- What you are asked to do
Search the data below for the string "code". Extract every line that contains it.

----- Records provided

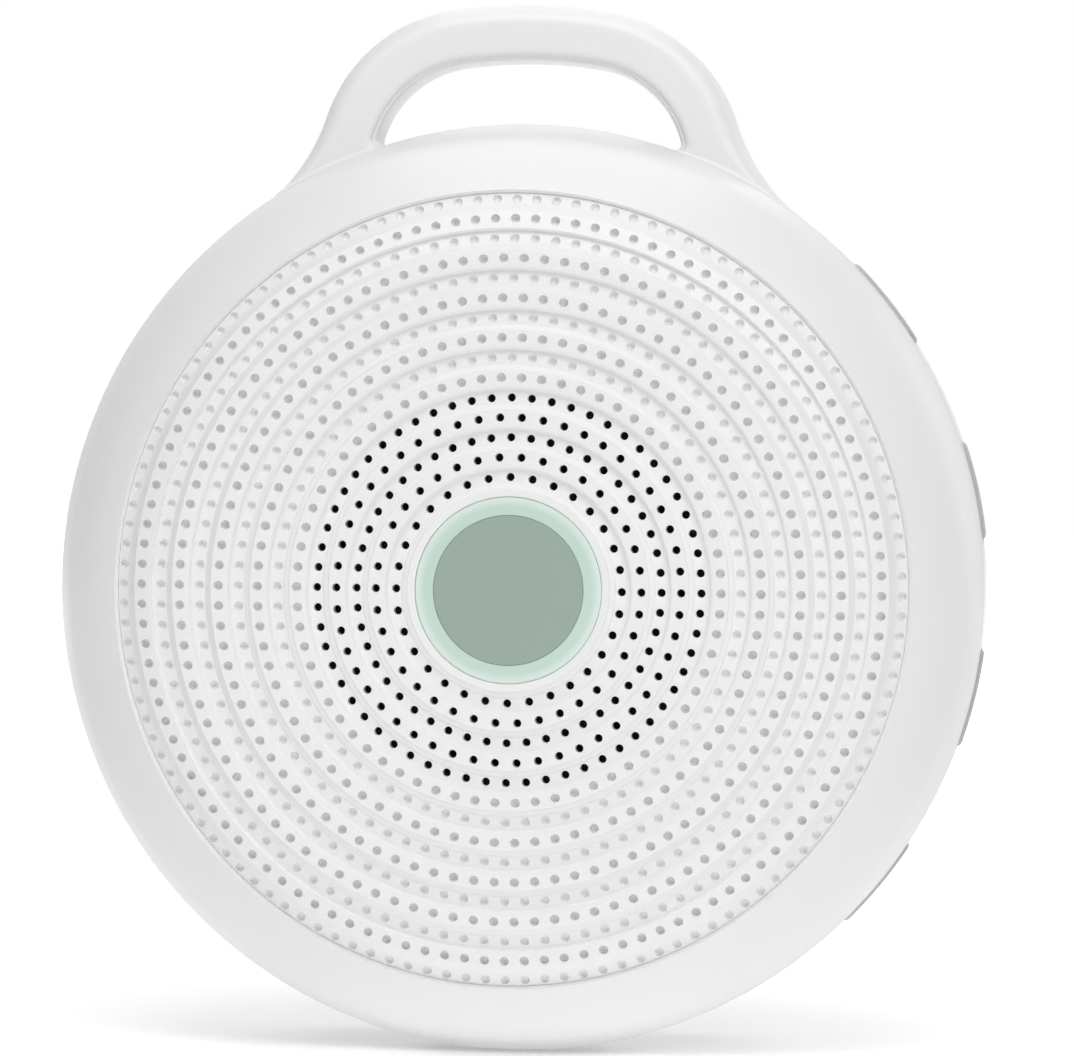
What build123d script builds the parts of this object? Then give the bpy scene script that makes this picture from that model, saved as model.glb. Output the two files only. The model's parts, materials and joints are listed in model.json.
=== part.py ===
"""White noise sound machine: a round travel unit that stands on its rim.

Every piece is drawn on a bench frame: the drum's axis is +Z, the front faces +Z, +Y is up and +X is
the side with the buttons. Heights on the bench are measured from the drum's mid-plane. place() then
stands a piece up: the front faces -Y, +Z is up and the origin is the middle of the flat it rests on.
"""
from build123d import *
import os
from math import acos, cos, degrees, hypot, radians, sin, sqrt

# ------------------------------------------------------------------ drum
BODY_R = 45.0               # outer radius of the side wall
BODY_DEPTH = 38.0           # from the raised lands of the grille to the flat back
FOOT_CUT = 0.15             # depth of the flat on the rim that the unit stands on
WALL = 2.0                  # housing wall
WALL_BAND = 10.8            # front-to-back width of the straight side wall
WALL_FRONT_DEPTH = (BODY_DEPTH - WALL_BAND) / 2   # depth behind the front where it starts
WALL_REAR_DEPTH = BODY_DEPTH - WALL_FRONT_DEPTH   # and where it ends
FRONT = BODY_DEPTH / 2      # bench height of the raised lands
OVERCUT = 1.0               # how far a cut runs past the face it opens, or a rib into its wall
FIT = 0.1                   # gap all round where one fixed piece sits inside another
RUN = 0.2                   # gap all round where a piece moves inside another
TOUCH = 0.01                # closer than this counts as the same place

# ------------------------------------------------------------------ front bezel
BEZEL_WIDTH = 6.9           # from the outside of the drum to the lip round the grille
LIP_R = BODY_R - BEZEL_WIDTH
LIP_ROUND = 0.35            # rounding of that lip
LIP_DEPTH = 3.2             # depth of the lip's crown behind the front
BAND_WIDTH = 1.3            # outer band, beyond the soft crease of the bezel's face
CREASE_R = BODY_R - BAND_WIDTH
CREASE_DEPTH = 9.3
CREASE_ROUND = 0.9
BEZEL_BULGE = 0.35          # how far the face swells from a straight cone
BAND_BULGE = 0.12           # and the same for the outer band
PARTING_STEP = 0.15
PARTING_R = BODY_R - PARTING_STEP   # outside radius at the parting line
PARTING_AHEAD = 0.6         # parting line in front of the straight side wall
PARTING_DEPTH = WALL_FRONT_DEPTH - PARTING_AHEAD
LEDGE_WIDTH = 1.8           # ledge under the edge of the grille
LEDGE_DEPTH = 5.3
LEDGE_THICK = 1.5
TONGUE_THICK = 1.3          # tongue that enters the rear housing
TONGUE_LENGTH = 1.4

# ------------------------------------------------------------------ rear housing
REAR_STEP = 0.2             # outside of the rear housing inside that of the side wall at the parting
BACK_MARGIN = 7.7           # from the outside of the drum to the edge of the flat back
BACK_EDGE_R = BODY_R - BACK_MARGIN
BACK_EDGE_DEPTH = 1.5       # and how far in front of the back that is
BACK_ROLL = 1.6             # width of the rounded edge of the back
BACK_ROLL_BULGE = 0.25

# ------------------------------------------------------------------ grille
ROW_COUNTS = (32, 38, 48, 50, 60, 66, 72, 78, 84, 90, 96, 102, 108, 116, 124)  # holes in each row
OPEN_ROWS = 5               # the inner rows go through to the speaker, the others are shallow dimples
FIRST_ROW_R = 10.8
LAST_ROW_IN = 0.6           # last row's circle inside the edge of the grille
GRILLE_R = LIP_R - FIT
ROW_PITCH = (GRILLE_R - LAST_ROW_IN - FIRST_ROW_R) / (len(ROW_COUNTS) - 1)
HOLE_R = 0.36
HOLE_SIDES = 6              # the small holes are kept to few faces
LAND_STEP = 0.55            # height of the odd rows' lands above the even rows' lands
FLANK = 0.36                # width of the slope between two lands
GRILLE_THICK = 1.6
GRILLE_FLAT_R = FIRST_ROW_R + (OPEN_ROWS - 0.5) * ROW_PITCH   # inside this the dome is flat
DOME_CURVE = 0.0046         # sag of the dome per square millimetre outside the flat
EDGE_WIDTH = 6.6            # the face rolls off faster this near to its edge
EDGE_START_R = GRILLE_R - EDGE_WIDTH
EDGE_CURVE = 0.035
EYE_RING_WIDTH = 1.0        # raised ring round the lens

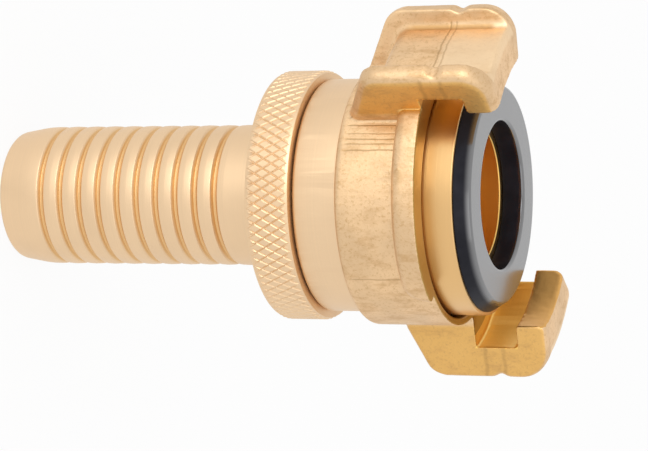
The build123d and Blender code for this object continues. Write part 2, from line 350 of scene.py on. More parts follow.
def turned_brass(looks, name, tone=None, gloss=0.40, grooves=0.000012):
    """Brass from the lathe: fine rings round the axis, with painted shade in the grooves, on the seal
    cup and on the machined front face, painted reflection inside the lips and painted light in the
    waterway.
    """
    tail, head = bpy.context.scene.coupling_tail, bpy.context.scene.coupling_head
    tone = tone or looks.turned
    material, g, shader = new_material(name)
    place, _, _, z, r, _ = g.place()
    rings = g.noise(g.vector(0.0, 0.0, z * 1000.0 + r * 830.0), 3.1, 3.0, 0.6)
    broad = g.noise(place, 130.0, 2.0, 0.5)
    tint = g.mix(rings, shade_of(tone, 0.93), shade_of(tone, 1.05))
    tint = g.mix(g.ramp(broad, 0.45, 0.75, 0.0, 0.35), tint, shade_of(tone, 0.88))
    rim = tail.cup_r + 0.2 * MM
    # Painted shade and reflection of the claw head on the seal cup and inside it; the same mask makes
    # the cup smoother.
    cup = g.above(z, tail.cup_z - 0.35 * MM, 0.25 * MM) * g.below(r, rim, 0.05 * MM)
    # Painted shade and painted reflection on the machined front face of the claw head, a darker copy
    # of its brass.
    face = g.near(z, head.face_z, 0.35 * MM, 0.45 * MM, 0.8) * g.above(r, rim, 0.05 * MM)
    face = face * g.below(r, head.flange_r + 0.4 * MM, 0.1 * MM)
    # Painted reflection of the neighbouring brass inside the lips of the claws.
    lips = g.above(z, head.lip_z, 0.1 * MM) * g.above(r, head.lip_r - 0.9 * MM, 0.1 * MM)
    # Painted light inside the waterway, fading out towards the tail's end.
    bore = g.below(r, tail.mouth_r + 0.225 * MM, 0.075 * MM) * g.above(z, 18 * MM, 12 * MM)
    tint = g.mix(cup * 0.85, tint, looks.groove)
    tint = g.mix(face, tint, shade_of(tone, 0.4))
    tint = g.mix(lips, tint, looks.lip)
    tint = g.mix(bore, tint, looks.bore)
    # Painted shade in the shank's grooves.
    tint = g.mix(groove_mask(g, tail, r, z), tint, looks.groove)
    wire_up(g, shader, {
        "Base Color": tint,
        "Metallic": 1.0,
        "Roughness": gloss + rings * 0.12 - cup * 0.14,
        "Normal": bump(g, rings, grooves),
    })
    return material


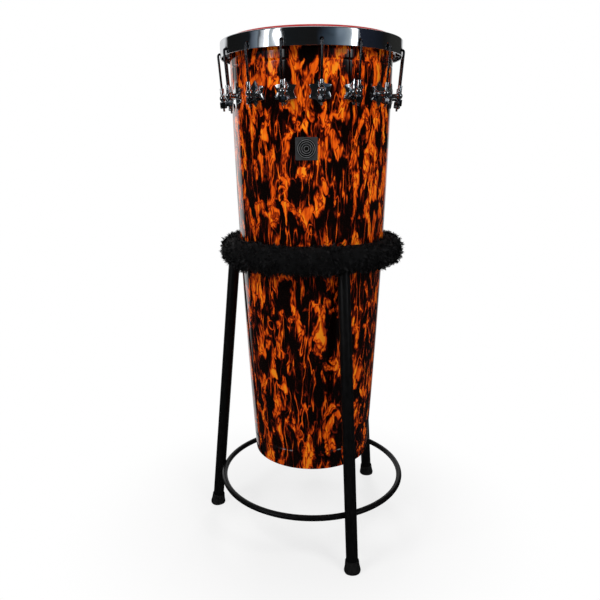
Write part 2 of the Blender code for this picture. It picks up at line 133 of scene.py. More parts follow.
# Stand
RING_LEVEL = 0.6584
RING_RADIUS = 0.1750
RING_BAR = 0.006
LEG_FLOOR_RADIUS = 0.241
LEG_RADIUS = 0.0127
LEG_WALL = 0.0015
LEG_SLOPE = (LEG_FLOOR_RADIUS - RING_RADIUS) / RING_LEVEL
LEG_LEAN = math.atan(LEG_SLOPE)
FOOT_SOLE = 0.006
BRACE_LEVEL = 0.116
BRACE_BAR = 0.00635

# Fur sleeve: half its height, its thickness, and what the hairs take of that
FUR_HALF = 0.0263
FUR_THICK = 0.0425
FUR_PILE = 0.0035
FUR_MIDDLE_SHARE = 0.52
FUR_HEART_SHARE = 0.4
FUR_CLUMPS = 4200
HAIRS_IN_CLUMP = 5
HAIR_LENGTH = (0.0055, 0.0105)
HAIR_BOW = (0.0004, 0.0014)
HAIR_WIDTH = (0.0003, 0.0006)
HAIR_ROOT_SPREAD = 0.003
HAIR_ROOT_DEPTH = 0.0008
HAIR_TIP_SPREAD = 0.0013
HAIR_LIE = 0.9
HAIR_DROOP = 0.35
PALE_CLUMPS = 0.3
LUMP_HEIGHT = 0.0085
LUMPS_PER_METRE = 30.0


def shell_radius(height):
    share = (height - SHELL_BASE) / SHELL_HEIGHT
    return BOTTOM_RADIUS + (TOP_RADIUS - BOTTOM_RADIUS) * share + 4 * BELLY * share * (1 - share)


# Materials

def new_material(name):
    material = bpy.data.materials.new(name)
    material.use_nodes = True
    tree = material.node_tree
    return material, tree, tree.nodes["Principled BSDF"]


def add_node(tree, kind, **values):
    node = tree.nodes.new(kind)
    for key, value in values.items():
        setattr(node, key, value)
    return node


def set_inputs(node, **numbers):
    """Set a node's sockets, named with _ for each space."""
    for name, number in numbers.items():
        node.inputs[name.replace("_", " ")].default_value = number


def object_coords(tree, stretch=(1.0, 1.0, 1.0)):
    coords = add_node(tree, "ShaderNodeTexCoord")
    mapping = add_node(tree, "ShaderNodeMapping")
    mapping.inputs["Scale"].default_value = stretch
    tree.links.new(coords.outputs["Object"], mapping.inputs["Vector"])
    return mapping.outputs["Vector"]


def split_xyz(tree, vector):
    parts = add_node(tree, "ShaderNodeSeparateXYZ")
    tree.links.new(vector, parts.inputs[0])
    return parts.outputs


def noise(tree, vector, scale, detail=2.0, roughness=0.5, output="Fac"):
    node = add_node(tree, "ShaderNodeTexNoise")
    set_inputs(node, Scale=scale, Detail=detail, Roughness=roughness)
    tree.links.new(vector, node.inputs["Vector"])
    return node.outputs[output]


def math_node(tree, operation, first, second=None, third=None, clamp=False):
    node = add_node(tree, "ShaderNodeMath", operation=operation, use_clamp=clamp)
    for slot, value in zip(node.inputs, (first, second, third)):
        if value is None:
            continue
        if isinstance(value, (int, float)):
            slot.default_value = value
        else:
            tree.links.new(value, slot)
    return node.outputs[0]


def linear(tree, value, gain, offset, clamp=False):
    return math_node(tree, "MULTIPLY_ADD", value, gain, offset, clamp)


def product(tree, first, second, clamp=False):
    return math_node(tree, "MULTIPLY", first, second, clamp=clamp)


def ridge(tree, value, sharpness, top, middle=0.5):
    """A bright line where a value crosses its middle."""
    off_middle = math_node(tree, "ABSOLUTE", math_node(tree, "SUBTRACT", value, middle))
    return linear(tree, off_middle, -sharpness, top, clamp=True)


def ramp(tree, factor, stops):
    node = add_node(tree, "ShaderNodeValToRGB")
    elements = node.color_ramp.elements
    while len(elements) < len(stops):
        elements.new(1.0)
    for element, (position, color) in zip(elements, stops):
        element.position = position
        element.color = (*color, 1.0)
    tree.links.new(factor, node.inputs["Fac"])
    return node.outputs["Color"]


def warp(tree, vector, scale, reach):
    """Sway a texture's coordinates with coarse noise."""
    offset = add_node(tree, "ShaderNodeVectorMath", operation="SUBTRACT")
    offset.inputs[1].default_value = (0.5, 0.5, 0.5)
    tree.links.new(noise(tree, vector, scale, output="Color"), offset.inputs[0])
    scaled = add_node(tree, "ShaderNodeVectorMath", operation="SCALE")
    scaled.inputs["Scale"].default_value = reach
    tree.links.new(offset.outputs[0], scaled.inputs[0])
    moved = add_node(tree, "ShaderNodeVectorMath", operation="ADD")
    tree.links.new(vector, moved.inputs[0])
    tree.links.new(scaled.outputs[0], moved.inputs[1])
    return moved.outputs[0]


def add_bump(tree, shader, height, strength, distance):
    bump = add_node(tree, "ShaderNodeBump")
    set_inputs(bump, Strength=strength, Distance=distance)
    tree.links.new(height, bump.inputs["Height"])
    tree.links.new(bump.outputs["Normal"], shader.inputs["Normal"])


def vary_roughness(tree, shader, factor, low, high):
    between = add_node(tree, "ShaderNodeMapRange")
    set_inputs(between, To_Min=low, To_Max=high)
    tree.links.new(factor, between.inputs["Value"])
    tree.links.new(between.outputs["Result"], shader.inputs["Roughness"])


def speckled(name, dark, light, scale, rough, metallic=0.0, bump=(0.1, 0.0002), stretch=(1, 1, 1),
             shine=0.5):
    """A plain finish whose colour and roughness wander a little, with a fine bump."""
    material, tree, shader = new_material(name)
    grain = noise(tree, object_coords(tree, stretch), scale, detail=4.0)
    tree.links.new(ramp(tree, grain, [(0.3, dark), (0.7, light)]), shader.inputs["Base Color"])
    vary_roughness(tree, shader, grain, *rough)
    set_inputs(shader, Metallic=metallic, Specular_IOR_Level=shine)
    add_bump(tree, shader, grain, *bump)
    return material


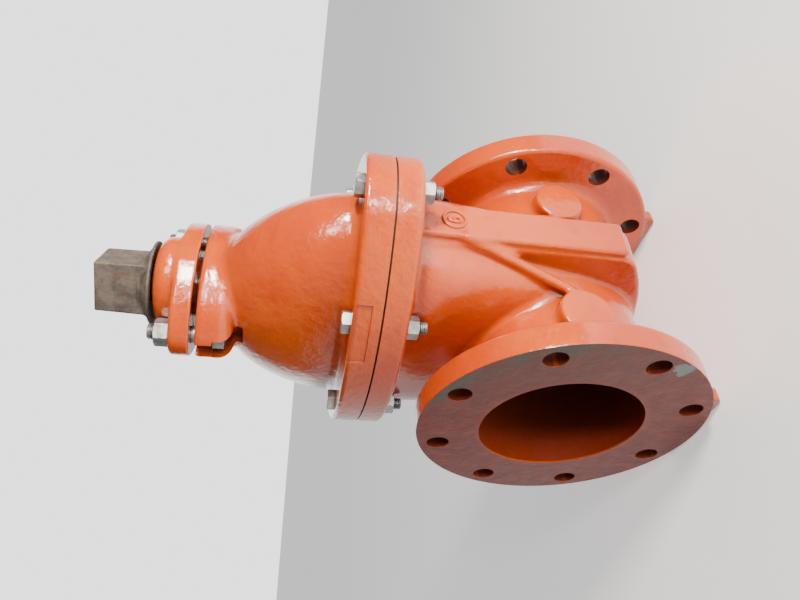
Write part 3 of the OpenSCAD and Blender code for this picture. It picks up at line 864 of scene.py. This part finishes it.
def threaded_rod(d, pitch, z0, z1, plain_to):
    """Rod with a helical thread from z0 up to plain_to, and plain above it. The lower end is chamfered."""
    n = 40
    angle = np.arange(n) * 2 * math.pi / n
    depth = 0.61 * pitch
    heights = np.concatenate([np.arange(z0, plain_to, pitch / 6), np.linspace(plain_to, z1, 3)])
    bm = bmesh.new()
    made = []
    for h in heights:
        phase = (h / pitch - angle / (2 * math.pi)) % 1
        tooth = np.clip(np.abs(phase - 0.5) * 2 * 1.25 - 0.06, 0, 1)
        fade = np.clip((plain_to - h) / pitch, 0, 1)
        start = max(0.0, 1 - (h - z0) / (0.8 * pitch))
        r = d / 2 - depth * tooth * fade
        r = np.minimum(r, d / 2 - depth * start)
        places = zip(r * np.cos(angle), r * np.sin(angle), np.full(n, h))
        made.append([bm.verts.new(place) for place in places])
    for low, high in zip(made, made[1:]):
        for i in range(n):
            j = (i + 1) % n
            bm.faces.new((low[i], low[j], high[j], high[i]))
    bm.faces.new(made[0][::-1])
    bm.faces.new(made[-1])
    return bm


def flipped(bm, z):
    """Turns a piece upside down about the height z."""
    up, down = Matrix.Translation((0, 0, z)), Matrix.Translation((0, 0, -z))
    return placed(bm, up @ Matrix.Rotation(math.pi, 4, "X") @ down)


def at(bm, x, y):
    return placed(bm, Matrix.Translation((x, y, 0)))


# how far each head and nut is turned, in radians
HEAD_TURN = [0.0, 0.32, 0.75, 0.2, 0.5, 0.9]
NUT_TURN = [0.6, 0.1, 0.4, 0.85, 0.25, 0.7]
rod_end = bottom("bonnet_bolts")
head_top = top("bonnet_bolts")
parts = []
for (x, y), turn in zip(JOINT_BOLTS, HEAD_TURN):
    parts.append(at(chamfered_hex(JOINT_HEX, DOME_Z, head_top, turn=turn), x, y))
    parts.append(at(threaded_rod(*JOINT_THREAD, rod_end, DOME_Z + 2, JOINT_Z0 + 6), x, y))
bolts = from_bmesh("bonnet_bolts_detailed", merged(parts))
finished(bolts, "valve_body", ["bonnet_bolts"], ZINC, 28)

nut_low = bottom("bonnet_nuts")
parts = []
for (x, y), turn in zip(JOINT_BOLTS, NUT_TURN):
    parts.append(at(chamfered_hex(JOINT_HEX, nut_low, JOINT_Z0, True, turn, JOINT_NUT_BORE), x, y))
nuts = from_bmesh("bonnet_nuts_detailed", merged(parts))
finished(nuts, "valve_body", ["bonnet_nuts"], ZINC, 28)

stud_top = top("stuffing_box_bolts")
head_low = bottom("stuffing_box_bolts")
parts = []
for s in (-1, 1):
    head = chamfered_hex(GLAND_HEX, head_low, EAR_Z)
    parts.append(at(flipped(head, (head_low + EAR_Z) / 2), s * GLAND_BOLT_X, 0))
    rod = threaded_rod(*GLAND_THREAD, EAR_Z - 1, stud_top, EAR_Z + 34)
    parts.append(at(flipped(rod, (EAR_Z - 1 + stud_top) / 2), s * GLAND_BOLT_X, 0))
studs = from_bmesh("stuffing_box_bolts_detailed", merged(parts))
finished(studs, "valve_body", ["stuffing_box_bolts"], ZINC, 28)

nut_top = top("stuffing_box_nuts")
parts = []
for s in (-1, 1):
    hexagon = chamfered_hex(GLAND_HEX, EAR_TOP, nut_top, True, math.pi / 6, GLAND_NUT_BORE)
    parts.append(at(hexagon, s * GLAND_BOLT_X, 0))
nuts = from_bmesh("stuffing_box_nuts_detailed", merged(parts))
finished(nuts, "valve_body", ["stuffing_box_nuts"], ZINC, 28)

washer_top = top("wrench_nut_washer")
screw_low = bottom("wrench_nut_screw")
screw_top = top("wrench_nut_screw")
parts = [chamfered_hex(SCREW_HEX, washer_top, screw_top, turn=0.4)]
parts.append(threaded_rod(*SCREW_THREAD, screw_low, washer_top + 1, washer_top - 3))
screw = from_bmesh("cap_screw_detailed", merged(parts))
finished(screw, "stem", ["wrench_nut_screw"], ZINC, 28)

# ---- pieces that keep their CAD mesh ----

PLAIN = {
    "bonnet_gasket": RUBBER, "stuffing_box_seal": RUBBER, "dirt_seal": RUBBER, "wedge_rubber": RUBBER,
    "stem_o_ring_lower": RUBBER, "stem_o_ring_middle": RUBBER, "stem_o_ring_upper": RUBBER,
    "thrust_washer_lower": NYLON, "thrust_washer_upper": NYLON,
    "guide_cap_left": NYLON, "guide_cap_right": NYLON,
    "stem": BRONZE, "stem_nut": BRONZE, "wedge_core": IRON, "wrench_nut_washer": ZINC,
}
for name, material in PLAIN.items():
    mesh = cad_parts[name].data
    mesh.materials.clear()
    mesh.materials.append(material)

# ---- floor, light and camera ----


def stage_material(name, value):
    m = Nodes(name)
    fine = m.noise(30, 3)
    pale, darker = ((v, v, v, 1) for v in (value, value * 0.985))
    m.put(m.surface, "Base Color", m.mix(m.ramp(fine, 0.3, 0.7), pale, darker))
    m.put(m.surface, "Roughness", 0.9)
    m.put(m.surface, "Emission Color", (1, 1, 1, 1))
    m.put(m.surface, "Emission Strength", 0.45)
    return m.material


floor_bm = bmesh.new()
bmesh.ops.create_grid(floor_bm, x_segments=1, y_segments=1, size=40)
floor = from_bmesh("floor", placed(floor_bm, Matrix.Translation((0, 0, FOOT_Z * MM - 0.0002))))
floor.data.materials.append(stage_material("floor_pale", 0.86))


def area_light(name, place, aim, size, power, tint=(1, 1, 1)):
    light = bpy.data.lights.new(name, "AREA")
    light.shape = "RECTANGLE"
    light.size, light.size_y = size
    light.energy = power
    light.color = tint
    obj = bpy.data.objects.new(name, light)
    bpy.context.scene.collection.objects.link(obj)
    obj.location = place
    obj.rotation_mode = "QUATERNION"
    obj.rotation_quaternion = (Vector(aim) - Vector(place)).to_track_quat("-Z", "Y")
    return obj


area_light("key", (-0.2, 1.7, 0.6), (0, 0, 0.15), (0.30, 0.20), 60, (1, 0.93, 0.82))
area_light("window", (0.35, 1.5, 0.9), (0, 0, 0.25), (0.25, 0.25), 8, (1, 0.93, 0.82))
area_light("fill", (1.5, 0.4, 0.3), (0, 0, 0.1), (1.2, 1.2), 1)
area_light("lamp", (0.45, 1.6, 0.2), (0, 0, 0.3), (0.22, 0.12), 12)

world = bpy.data.worlds.new("studio")
world.use_nodes = True
sky = world.node_tree
backing = sky.nodes["Background"]
backing.inputs["Color"].default_value = (0.97, 0.98, 1.0, 1)
towards = sky.nodes.new("ShaderNodeTexCoord").outputs["Generated"]


def lobe(direction, low, high, dim, bright):
    """Brightness that rises from dim to bright as a ray turns to a direction."""
    dot = sky.nodes.new("ShaderNodeVectorMath")
    dot.operation = "DOT_PRODUCT"
    sky.links.new(towards, dot.inputs[0])
    dot.inputs[1].default_value = Vector(direction).normalized()
    ramp = sky.nodes.new("ShaderNodeMapRange")
    ramp.interpolation_type = "SMOOTHSTEP"
    for key, value in (("From Min", low), ("From Max", high), ("To Min", dim), ("To Max", bright)):
        ramp.inputs[key].default_value = value
    sky.links.new(dot.outputs["Value"], ramp.inputs["Value"])
    return ramp.outputs["Result"]


both = sky.nodes.new("ShaderNodeMath")
sky.links.new(lobe((0.0, 1, 0.2), -0.1, 1.0, 0.13, 0.42), both.inputs[0])
sky.links.new(lobe((-0.62, -0.77, -0.15), 0.55, 0.8, 0.0, 2.2), both.inputs[1])
sky.links.new(both.outputs[0], backing.inputs["Strength"])
bpy.context.scene.world = world

camera = bpy.data.cameras.new("camera")
camera.sensor_width = 36
camera.lens = 30.2625
camera.clip_start, camera.clip_end = 0.01, 200
eye = bpy.data.objects.new("camera", camera)
bpy.context.scene.collection.objects.link(eye)
# the directions to the camera's right and out of its back
right = Vector((0.02787, 0.17383, -0.98438)).normalized()
back = Vector((0.62331, 0.76685, 0.15307)).normalized()
up = back.cross(right).normalized()
right = up.cross(back).normalized()
turn = Matrix((right, up, back)).transposed().to_4x4()
eye.matrix_world = Matrix.Translation((0.4373, 0.5453, 0.2621)) @ turn
bpy.context.scene.camera = eye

----------

- Correct answer
The build123d and Blender code for this object continues. Write part 2, from line 350 of scene.py on. More parts follow.
Write part 2 of the Blender code for this picture. It picks up at line 133 of scene.py. More parts follow.
Write part 3 of the OpenSCAD and Blender code for this picture. It picks up at line 864 of scene.py. This part finishes it.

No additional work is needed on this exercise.